We would like to point the minister to the experience of the ACT. In response to unjustifiable escalating rents, the ACT government introduced a new rental pricing policy that capped rent increases at consumer price index other than under a set of extenuating circumstances, or the landlord could argue they should be given special dispensation to charge a higher rent. What is happening here is that there is so much pressure on Housing Tasmania, social housing providers and the private rental market that it is creating a set of circumstances disadvantaging tenants. We are seeing rents skyrocket in some cases, where landlords or their agents managing the property are saying to their tenants, the rent is going up because we could get triple this amount of money on the short stay market, so we are going to bump your rent up. For those tenants, it creates extraordinary pressure. I spoke to someone in exactly this situation a couple of weeks ago who is on the Disability Support Pension, had a rent of $220 per week on a modest property and their rent was bumped up to $240 per week. For someone living on a Commonwealth payment, that $40 per fortnight coming out of their income means the difference between a nutritious meal or having the heater on in the depths of winter. We need to examine making a provision in the Residential Tenancy Act to stop landlords gouging and to make sure that any rent increase is in line with the raised cost of living and the Consumer Price Index. This policy is in place in the ACT thanks to the Greens minister there, Shane Rattenbury, and we should be examining it here.
In relation to the specific provisions of the legislation, I acknowledge this is aligning the Residential Tenancy Act with the Homes Act but it makes an important change to the Family Violence Act 2004 that enables a court, when making a family violence order, to terminate a residential tenancy agreement without requirement to create a new agreement on varied terms and conditions. There will be circumstances where a victim of domestic and family violence will want to get out of that house as quickly as possible and not be bound by a joint lease and be safe, away from the perpetrator, so that is an important and significant improvement on behalf of the victims of family violence.
I also note with interest the review of the definition of 'social housing' and 'social housing provider'. Does the minister have any insights on why, although the legislation is relatively specific about a social housing provider in its descriptors, it was necessary to put this in? Is it simply to mirror what is in the Homes Act? Are there any other groups outside this cohort that may be captured by subparagraph (c) in terms of the definition of a social housing provider? Is it possible that a for-profit housing provider could be captured within this definition? If that were the case, it would be a concern because on areas of public policy when you are dealing with marginalised and vulnerable people, having a for-profit motive rather than a for-people motive is not something governments should support with public funding.
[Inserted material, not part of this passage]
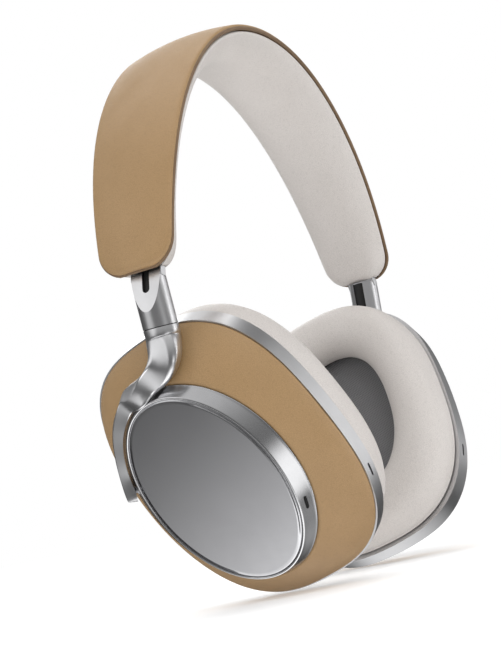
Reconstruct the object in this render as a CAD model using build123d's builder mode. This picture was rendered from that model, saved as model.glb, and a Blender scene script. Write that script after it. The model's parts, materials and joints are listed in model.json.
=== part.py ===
from build123d import *
from math import cos, sin, radians, pi, copysign
import os

# Over-ear headphones: leather headband, sliders, cast arms and oval ear cups.
# +Z is up, +Y the back of the head and -X the wearer's right. The origin is midway between the
# two tilt pivots. The right side is modelled, and the left side is its mirror image.

# ---------------------------------------------------------------- driving dimensions, in mm
half_span = 86.7  # headband's edge line at its lower end
end_height = 68.6
crown_height = 159.5
band_y = 1.3  # the headband's middle lies this far behind the ear axis
band_half_width = 19.7
end_half_width = 13.9
cover_thickness = 2.2
cover_crown = 2.2
spring_thickness = 1.4
cushion_rim = 2.6
cushion_thickness = 9.4
end_corner = 9.0

slide_lean = 15.5  # the slider moves outwards as it goes down
flat_at_end = -84.7
tongue_width = 12.2
tongue_thickness = 3.3
tongue_reach = 34.0
housing_wall = 1.1
running_gap = 0.1

tube_lean = 5.7  # the swivel tube leans inwards going down
tube_radius = 5.9
tube_foot = Vector(-82.25, 0, 49.6)
tube_height = 17.4
washer_height = 0.26
insert_width = 4.4
insert_depth = 1.2
swivel_pin_radius = 2.5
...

I was interested in the provision made within the Residential Tenancy Act for the full rollout of the National Disability Insurance Scheme on 1 July next year and note for the record the continuing, substantial and worrying underfunding of specialist housing or housing that has universal design principles embedded in it under the NDIS. It is creating enormous uncertainty amongst participants in the NDIS and their families and carers about the lack of clarity on the capital funding that will be available to increase the supply of affordable housing for people living with a disability and are participants in the National Disability Insurance Scheme and indeed, those people who are not necessarily participants in the NDIS.
This legislation will enable a person who is a participant in the NDIS to enter a subleasing arrangement so that it is specific that the person, the tenant, is responsible and has domain over a particular area within a tenancy agreement. It might be their bedroom but the bill acknowledges that there are other shared spaces within specialist disability accommodation or more accessible accommodation. It provides for exclusive access, for example, to a person's bedroom but they are not held responsible for damage in the other areas.
In relation to the provision in the legislation that allows a tenant to pay off their bond in instalments and have those instalments effectively banked with a social housing provider, can the minister explain if it will be by way of regulation or are we simply taking it on trust that the money being paid in instalments and held by the social housing provider will be administered in a way that ensures there is no risk? I cannot find anything in the legislation that does not say, for example - and we are talking in purely hypothetical terms here - that a community housing provider could take the pot of its bond instalments to the casino to see if they can capitalise on that money. What is there in law, or will there be regulations, to ensure that the bond and security money that is paid in instalments are retained in a place that can give public confidence about that money? I say that casting no aspersions on any social housing provider in Tasmania. I have worked with many providers and am amazed every day by the incredible work they do.
Another area of reform that is required, and it would be the Residential Tenancy Act where this would need to go, is the provision for pets. This is an area of real concern within the wider community but especially amongst tenants. There have been harrowing stories of people who have had to make the choice between having a secure place to call home and keeping their best friend, their dog. In some of the bigger cities I have seen evidence with my own eyes of people who have made the choice rather than have to give away their beloved pet to become homeless in order to stay with their best friends. We are very strongly of the view that tenants' rights to have a companion animal is one of the most common joys of life.
Minister, I point you to peer-reviewed evidence to support the positive mental and physical health benefits of pet ownership. My understanding from the briefing material I have before me is that more than 62 per cent of Tasmanians have a dog or a cat, the highest rate of pet ownership in the country. This contributes positively to Tasmania's social wellbeing, yet the rights of pet owners under the Residential Tenancy Act are not protected. Prospective tenants are being refused homes because they have a companion animal and homelessness workers report people sleeping rough rather than part with their pet, while those who do make the hard choice place pressure on overburdened animal shelters.
We believe a further strengthening of the Residential Tenancy Act is required, particularly in the context of the chronic shortage of affordable social housing in Tasmania and the squeeze that is placing on the rights of tenants and the insecurity it is creating in the minds of tenants, because right now having a secure affordable place to call home for many people seems like a miracle. I urge the minister to update the House on what plans there might be to further strengthen the Residential Tenancy Act to reset the balance more in favour of tenants than landlords and the Real Institute of Tasmania.
To have an update on any further strengthening of the bill would be greatly appreciated, Mr Barnett. I hope you will take the opportunity to ask the Tenants' Union of Tasmania in for a briefing to talk about some of the particular circumstances tenants can face and how the act, as it currently stands, does too little to protect the rights of tenants. It is currently weighted too heavily in favour of landlords. We have an obligation in this place to make sure we are enacting legislation or improving legislation that is in the greater public good rather than a narrow monetary good.